Pouco a pouco, nota-se que o entusiasmo da população com o Plano Cruzado começa a arrefecer: no início, vinham elogios de todos os segmentos, chegando mesmo a haver um certo patrulhamento contra aqueles que tentavam apontar falhas na estratégia anti-inflacionária.
A evolução dos fatos foi até melhor do que o próprio governo poderia prever. Houve deflação no primeiro mês, inflação inferior a 1% no mês seguinte. A massa salarial aumentou significativamente, chegando a falar em 15%, como resultado do aumento da taxa de emprego e também dos acordos salariais que foram bastante favoráveis aos assalariados. Passou-se a consumir tanto quanto nos períodos mais áureos de crescimento; o comércio floresceu, os juros e a liquidez mantiveram-se em níveis que não obstaculizaram o emergente "boom" econômico; os setores produtivos absorveram toda sua capacidade ociosa; e o governo acenou com a possibilidade de haver controlado seu déficit.
No entanto, há insatisfação, que ameaça tornar-se generalizada. Inicialmente, as críticas vieram do meio acadêmico, no sentido de alertar para inconsistências da política econômica adotada. Em seguida, vieram as queixas dos produtores. Manteve-se, contudo, o apoio popular ao plano, pois os salários reais cresceram, em função tanto do aquecimento da economia, quanto da queda no preço dos alimentos.

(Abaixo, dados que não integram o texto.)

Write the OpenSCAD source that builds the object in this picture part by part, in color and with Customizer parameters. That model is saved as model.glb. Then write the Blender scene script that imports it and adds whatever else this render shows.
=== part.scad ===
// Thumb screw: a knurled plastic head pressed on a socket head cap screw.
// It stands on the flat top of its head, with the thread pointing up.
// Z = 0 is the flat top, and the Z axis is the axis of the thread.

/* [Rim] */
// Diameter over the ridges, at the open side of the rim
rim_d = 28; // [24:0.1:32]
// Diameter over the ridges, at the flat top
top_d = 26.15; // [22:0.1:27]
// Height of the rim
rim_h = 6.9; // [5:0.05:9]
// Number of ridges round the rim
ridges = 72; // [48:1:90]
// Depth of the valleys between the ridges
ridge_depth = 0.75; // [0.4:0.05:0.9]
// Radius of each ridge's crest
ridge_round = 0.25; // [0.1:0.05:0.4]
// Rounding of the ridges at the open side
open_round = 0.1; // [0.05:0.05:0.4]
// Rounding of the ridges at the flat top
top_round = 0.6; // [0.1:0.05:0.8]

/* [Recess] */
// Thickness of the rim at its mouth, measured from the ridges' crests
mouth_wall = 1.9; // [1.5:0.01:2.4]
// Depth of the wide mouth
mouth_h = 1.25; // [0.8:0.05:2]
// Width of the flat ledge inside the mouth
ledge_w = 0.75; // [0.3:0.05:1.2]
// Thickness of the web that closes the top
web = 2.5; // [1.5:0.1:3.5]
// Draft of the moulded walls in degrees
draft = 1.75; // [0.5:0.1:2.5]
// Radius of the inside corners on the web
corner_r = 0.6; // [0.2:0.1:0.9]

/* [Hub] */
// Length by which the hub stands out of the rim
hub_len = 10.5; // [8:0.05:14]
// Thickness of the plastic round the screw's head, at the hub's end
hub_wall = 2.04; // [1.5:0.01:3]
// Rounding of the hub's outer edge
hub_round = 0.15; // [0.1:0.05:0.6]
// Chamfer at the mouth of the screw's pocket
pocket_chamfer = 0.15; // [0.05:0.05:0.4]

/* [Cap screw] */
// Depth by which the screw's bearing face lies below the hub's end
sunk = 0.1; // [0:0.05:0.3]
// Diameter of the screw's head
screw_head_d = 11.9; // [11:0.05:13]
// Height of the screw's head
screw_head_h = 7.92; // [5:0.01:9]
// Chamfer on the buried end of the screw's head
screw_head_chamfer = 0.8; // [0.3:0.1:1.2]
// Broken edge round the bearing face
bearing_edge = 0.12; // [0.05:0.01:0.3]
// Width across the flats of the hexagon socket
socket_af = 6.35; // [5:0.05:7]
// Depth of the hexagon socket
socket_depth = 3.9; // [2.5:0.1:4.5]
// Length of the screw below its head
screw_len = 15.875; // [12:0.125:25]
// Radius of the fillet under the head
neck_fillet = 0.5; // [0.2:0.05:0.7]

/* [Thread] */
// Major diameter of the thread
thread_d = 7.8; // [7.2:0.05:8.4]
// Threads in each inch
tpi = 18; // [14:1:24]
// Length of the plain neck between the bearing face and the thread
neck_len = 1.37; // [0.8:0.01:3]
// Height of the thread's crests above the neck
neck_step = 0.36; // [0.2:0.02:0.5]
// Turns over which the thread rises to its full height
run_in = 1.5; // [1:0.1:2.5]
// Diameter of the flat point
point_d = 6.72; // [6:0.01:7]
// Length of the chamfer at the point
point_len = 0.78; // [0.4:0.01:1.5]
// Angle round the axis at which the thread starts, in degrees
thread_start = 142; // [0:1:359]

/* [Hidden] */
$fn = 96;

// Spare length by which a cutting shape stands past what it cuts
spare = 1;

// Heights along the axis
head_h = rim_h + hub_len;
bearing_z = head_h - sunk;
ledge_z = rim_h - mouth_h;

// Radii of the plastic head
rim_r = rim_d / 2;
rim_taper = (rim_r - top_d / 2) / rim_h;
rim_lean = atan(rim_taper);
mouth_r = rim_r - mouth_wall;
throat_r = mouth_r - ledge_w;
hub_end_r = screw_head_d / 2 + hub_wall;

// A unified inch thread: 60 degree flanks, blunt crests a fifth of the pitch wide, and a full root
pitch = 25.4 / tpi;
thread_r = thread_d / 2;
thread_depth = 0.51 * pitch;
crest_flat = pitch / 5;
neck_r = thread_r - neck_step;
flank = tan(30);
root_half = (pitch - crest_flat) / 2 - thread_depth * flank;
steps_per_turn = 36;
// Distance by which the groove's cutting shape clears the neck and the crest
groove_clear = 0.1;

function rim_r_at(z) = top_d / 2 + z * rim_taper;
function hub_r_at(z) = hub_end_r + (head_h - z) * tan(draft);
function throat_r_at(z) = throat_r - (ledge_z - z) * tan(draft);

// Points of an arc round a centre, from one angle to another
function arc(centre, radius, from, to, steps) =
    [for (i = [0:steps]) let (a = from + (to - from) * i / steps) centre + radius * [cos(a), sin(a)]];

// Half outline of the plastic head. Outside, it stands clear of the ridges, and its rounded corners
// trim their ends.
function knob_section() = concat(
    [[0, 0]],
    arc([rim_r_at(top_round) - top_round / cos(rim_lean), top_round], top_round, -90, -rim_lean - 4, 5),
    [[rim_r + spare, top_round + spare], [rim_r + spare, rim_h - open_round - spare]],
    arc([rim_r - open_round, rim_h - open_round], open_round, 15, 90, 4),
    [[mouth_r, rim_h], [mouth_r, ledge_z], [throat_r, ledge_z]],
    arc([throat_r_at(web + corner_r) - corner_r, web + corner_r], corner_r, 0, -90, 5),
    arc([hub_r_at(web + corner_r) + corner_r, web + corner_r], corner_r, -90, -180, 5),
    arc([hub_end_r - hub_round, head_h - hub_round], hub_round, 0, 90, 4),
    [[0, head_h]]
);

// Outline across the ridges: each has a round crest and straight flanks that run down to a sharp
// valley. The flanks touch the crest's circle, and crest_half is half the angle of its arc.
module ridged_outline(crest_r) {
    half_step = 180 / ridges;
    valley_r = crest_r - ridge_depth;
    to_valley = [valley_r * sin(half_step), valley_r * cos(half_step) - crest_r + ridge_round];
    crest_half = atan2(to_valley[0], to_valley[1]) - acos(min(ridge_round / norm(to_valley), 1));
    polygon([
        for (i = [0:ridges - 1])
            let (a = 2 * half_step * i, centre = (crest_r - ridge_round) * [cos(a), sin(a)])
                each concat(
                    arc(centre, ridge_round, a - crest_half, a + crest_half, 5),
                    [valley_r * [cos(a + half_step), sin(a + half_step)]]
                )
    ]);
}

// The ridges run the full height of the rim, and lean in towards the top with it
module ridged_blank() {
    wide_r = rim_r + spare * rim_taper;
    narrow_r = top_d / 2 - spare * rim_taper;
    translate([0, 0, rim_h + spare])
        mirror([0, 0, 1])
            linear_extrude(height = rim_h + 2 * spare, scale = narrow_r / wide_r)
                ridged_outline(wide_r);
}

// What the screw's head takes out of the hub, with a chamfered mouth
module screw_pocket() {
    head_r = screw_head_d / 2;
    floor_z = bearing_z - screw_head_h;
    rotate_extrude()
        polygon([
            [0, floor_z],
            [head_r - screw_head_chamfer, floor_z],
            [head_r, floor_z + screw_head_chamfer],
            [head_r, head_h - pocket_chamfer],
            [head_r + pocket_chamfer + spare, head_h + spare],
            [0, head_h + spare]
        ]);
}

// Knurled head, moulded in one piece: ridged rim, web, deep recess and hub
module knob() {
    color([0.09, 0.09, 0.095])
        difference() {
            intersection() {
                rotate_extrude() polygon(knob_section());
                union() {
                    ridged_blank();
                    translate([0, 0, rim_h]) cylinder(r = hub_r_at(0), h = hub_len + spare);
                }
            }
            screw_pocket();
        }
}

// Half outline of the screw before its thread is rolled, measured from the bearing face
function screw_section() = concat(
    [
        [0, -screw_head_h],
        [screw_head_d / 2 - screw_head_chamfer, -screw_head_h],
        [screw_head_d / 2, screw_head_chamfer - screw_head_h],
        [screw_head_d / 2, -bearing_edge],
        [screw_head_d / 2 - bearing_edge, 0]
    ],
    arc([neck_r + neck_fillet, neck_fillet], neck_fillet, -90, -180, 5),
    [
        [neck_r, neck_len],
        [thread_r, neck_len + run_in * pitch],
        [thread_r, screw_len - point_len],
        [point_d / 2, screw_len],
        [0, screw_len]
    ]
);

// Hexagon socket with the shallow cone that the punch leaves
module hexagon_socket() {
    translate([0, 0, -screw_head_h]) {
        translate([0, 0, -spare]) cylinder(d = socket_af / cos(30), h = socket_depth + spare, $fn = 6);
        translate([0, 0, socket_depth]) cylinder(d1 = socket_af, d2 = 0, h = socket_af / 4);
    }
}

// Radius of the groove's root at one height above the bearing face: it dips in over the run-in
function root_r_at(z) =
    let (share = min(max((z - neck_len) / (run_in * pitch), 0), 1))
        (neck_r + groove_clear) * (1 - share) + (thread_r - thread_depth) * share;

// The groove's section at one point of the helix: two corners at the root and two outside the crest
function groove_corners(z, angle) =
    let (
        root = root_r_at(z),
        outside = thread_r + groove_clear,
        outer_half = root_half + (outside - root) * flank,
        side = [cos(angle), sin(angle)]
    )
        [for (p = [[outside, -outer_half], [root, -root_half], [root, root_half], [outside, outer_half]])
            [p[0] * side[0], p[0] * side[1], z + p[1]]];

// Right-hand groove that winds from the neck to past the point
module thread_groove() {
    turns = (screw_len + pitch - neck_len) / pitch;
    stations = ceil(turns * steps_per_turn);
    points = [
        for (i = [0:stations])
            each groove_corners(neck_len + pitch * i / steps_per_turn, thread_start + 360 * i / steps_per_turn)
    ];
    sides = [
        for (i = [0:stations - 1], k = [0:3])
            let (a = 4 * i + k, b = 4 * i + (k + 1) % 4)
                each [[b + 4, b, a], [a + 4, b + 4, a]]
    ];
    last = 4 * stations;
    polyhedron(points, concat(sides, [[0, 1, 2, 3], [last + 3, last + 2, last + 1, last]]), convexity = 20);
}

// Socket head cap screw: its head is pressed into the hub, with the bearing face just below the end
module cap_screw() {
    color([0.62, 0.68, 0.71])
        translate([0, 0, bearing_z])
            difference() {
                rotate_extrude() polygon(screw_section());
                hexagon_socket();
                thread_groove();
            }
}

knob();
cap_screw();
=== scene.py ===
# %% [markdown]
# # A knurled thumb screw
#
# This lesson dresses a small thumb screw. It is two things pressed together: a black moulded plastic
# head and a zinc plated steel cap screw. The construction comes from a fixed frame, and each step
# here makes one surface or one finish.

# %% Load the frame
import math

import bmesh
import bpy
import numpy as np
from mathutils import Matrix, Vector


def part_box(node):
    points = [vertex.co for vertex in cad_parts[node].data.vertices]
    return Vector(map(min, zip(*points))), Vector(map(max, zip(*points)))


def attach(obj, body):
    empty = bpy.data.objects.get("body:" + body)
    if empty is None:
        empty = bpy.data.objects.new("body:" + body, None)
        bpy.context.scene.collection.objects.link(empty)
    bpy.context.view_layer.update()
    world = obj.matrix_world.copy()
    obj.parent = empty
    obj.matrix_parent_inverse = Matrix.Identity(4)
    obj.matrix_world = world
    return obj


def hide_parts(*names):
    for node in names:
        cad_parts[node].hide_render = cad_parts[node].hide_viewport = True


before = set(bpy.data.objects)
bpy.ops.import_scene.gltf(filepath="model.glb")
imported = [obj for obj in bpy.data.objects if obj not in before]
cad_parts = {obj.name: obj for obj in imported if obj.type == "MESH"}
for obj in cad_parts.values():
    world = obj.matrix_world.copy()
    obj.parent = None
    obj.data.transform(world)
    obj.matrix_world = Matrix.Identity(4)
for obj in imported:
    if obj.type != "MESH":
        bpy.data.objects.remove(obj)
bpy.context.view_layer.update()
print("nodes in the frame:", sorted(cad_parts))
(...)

No momento, mesmo este último reduto de credibilidade começa a ser erodido pelas pressões nos preços da cesta básica, sem falar nos desmoralizantes ágios e na crescente escassez de produtos. Também pelo lado do governo, problemas que haviam sido varridos para baixo do tapete tiveram de ser enfrentados. A falta de vontade política para cortar gastos e a premente necessidade de retomar os investimentos públicos, paralisados desde inícios da década, forçaram o governo a decretar o Cruzadinho.

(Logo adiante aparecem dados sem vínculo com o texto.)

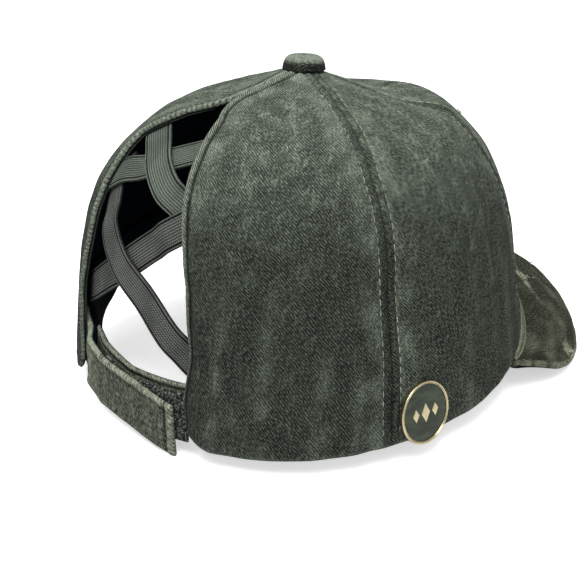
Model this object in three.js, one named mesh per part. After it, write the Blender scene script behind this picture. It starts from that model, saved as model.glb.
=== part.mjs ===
// A soft six-panel baseball cap with an open back for a ponytail: four elastic bands cross the
// opening, a hook-and-loop strap closes it below, and a round enamel pin sits by the right rear seam.
// Millimetres, +Z up. The brim points along -Y and the wearer's right is -X. The cap rests on a
// table on its brim and back strap; the origin is the middle of its footprint.
import * as THREE from 'three';

// Crown
const crownHalfWidth = 83.6;
const crownFrontReach = 104.6;
const crownBackReach = 88.6;
const crownHeight = 110.8;
const apexForward = -1;
const peakHeight = 6.2;
const peakSpread = 16.5;
const clothWall = 1.8;
const seamGap = 0.3;
const peakPower = 1.4;
const frontRimLift = 22;
const rimLiftStart = 0.08;
const rimLiftPower = 2.4;
const rimLiftFade = 1.5;
const leftArch = { height: 20.5, centre: 93, ahead: 20, behind: 29.5 };
const dipDepth = 4.8;
const dipCentre = 52;
const dipSpread = 30;
const dipStart = 0.3;
const ridgeHeight = 6.2;
const ridgeCentre = 58;
const ridgeSpread = 14;
const panelCornerRadius = 9;

// Rows of a panel crowd towards the crown's top and end at the hole under the button; columns
// of a back panel crowd towards the opening
const topHoleRadius = 5;
const topHolePower = 1.19;
const rowCrowding = 2.4;
const columnCrowding = 1.6;

// Cross-sections of the crown: rimPower squares the rim's outline, fullness and shoulder shape
// the side profile, and pull draws its middle in
const sections = {
  front: { rimPower: 2.1, fullness: 3.6, shoulder: 2.5, pull: -0.043 },
  back: { rimPower: 2.3, fullness: 3.8, shoulder: 2.4, pull: -0.015 },
  side: { fullness: 2.6, shoulder: 2.4, pull: -0.065 },
};

// Seams, in degrees from the front
const sideFrontSeam = 47;
const sideBackSeam = 109;

// Half angles of the ponytail opening, in degrees from the back, at shares of the crown's height
const opening = [
  { rise: 0, left: 20, right: 24.4 },
  { rise: 0.15, left: 22, right: 23 },
  { rise: 0.3, left: 23, right: 24.2 },
  { rise: 0.5, left: 21.5, right: 22.4 },
  { rise: 0.7, left: 23, right: 17 },
  { rise: 0.85, left: 23.5, right: 14 },
  { rise: 0.93, left: 13, right: 10 },
  { rise: 0.975, left: 0, right: 0 },
];

// Brim
const brimHalfWidth = 82;
const brimReach = 53;
const brimSideLine = 74;
const brimEndInset = 6;
const brimThickness = 3;
const brimEndAngle = 62;
const brimRise = 3.8;
const brimSlope = 22.8;
const brimArch = 43.5;
const brimArchPower = 1.6;
const brimNosePower = 1.75;
const brimFrontShare = 0.8;
const brimEndDrop = 7;
const brimPuff = 1.2;
const brimRootEase = 1.4;
const brimSeatGap = 0.6;

// Sweatband
const sweatbandHeight = 32;
const sweatbandThickness = 1.2;
const sweatbandEnd = { left: 33, right: 35 };
const sweatbandSag = { depth: 5.5, centre: 40, spread: 14 };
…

A justificativa para esta reversão da opinião pública se baseia na constatação do óbvio: a inflação é um processo, e mesmo que hoje a situação econômica seja incomparavelmente melhor do que seria sem o Plano Cruzado, a tendência é o retorno à situação anterior. É o caso da anedótica "pequena gravidez": o problema existe, embora no momento seja muito mais um caso de antecipação, do que de efetivo desconforto.
Ao julgar o Plano Cruzado, desejo me associar a seus críticos; não aos da correção monetária e abrupto descongelamento de preços, destruindo a alma da estratégia adotada.

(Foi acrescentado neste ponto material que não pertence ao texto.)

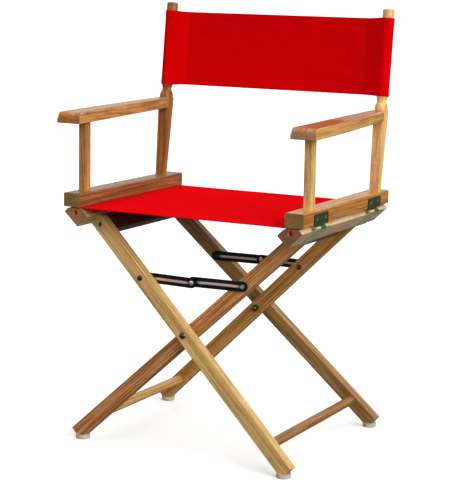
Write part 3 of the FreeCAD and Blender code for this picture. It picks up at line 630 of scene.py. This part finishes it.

Vinte dias antes, e novamente um dia depois do decreto-lei 2.283, tentei demonstrar em artigos na Folha que o "choque heterodoxo" esbarraria em dificuldades decorrentes da inter-relação de três fatores: congelamento de preços, pressões salariais e incapacidade em controlar o déficit público. Os temores se revelaram justificados. Não seria justificável, contudo, deduzir daí que o Plano Cruzado não funcionou.
Se as condições para o sucesso da estratégia antiinflacionária não foram previamente obtidas, ainda há tempo para resgatá-las, embora com sacrifícios cada vez maiores. Seguir outra completamente diferente é tentar alterar a natureza do processo econômico, como se insiste em fazer. O governo precisa patrocinar a gradual transição para a normalidade econômica, passando a praticar uma política econômica ortodoxa, cuja eficácia ele mesmo recuperou. O choque foi dado, e os resultados foram satisfatórios. Porém, insistir no mesmo tratamento irá eletrocutar a economia, sem contudo, interromper o processo inflacionário latente que não mostra sinais de haver sido extirpado.
MARCOS CINTRA CAVALCANTI DE ALBUQUERQUE, doutor pela Universidade de Harvard, professor do Departamento de Economia da FGV/SP e consultor de Economia desta Folha.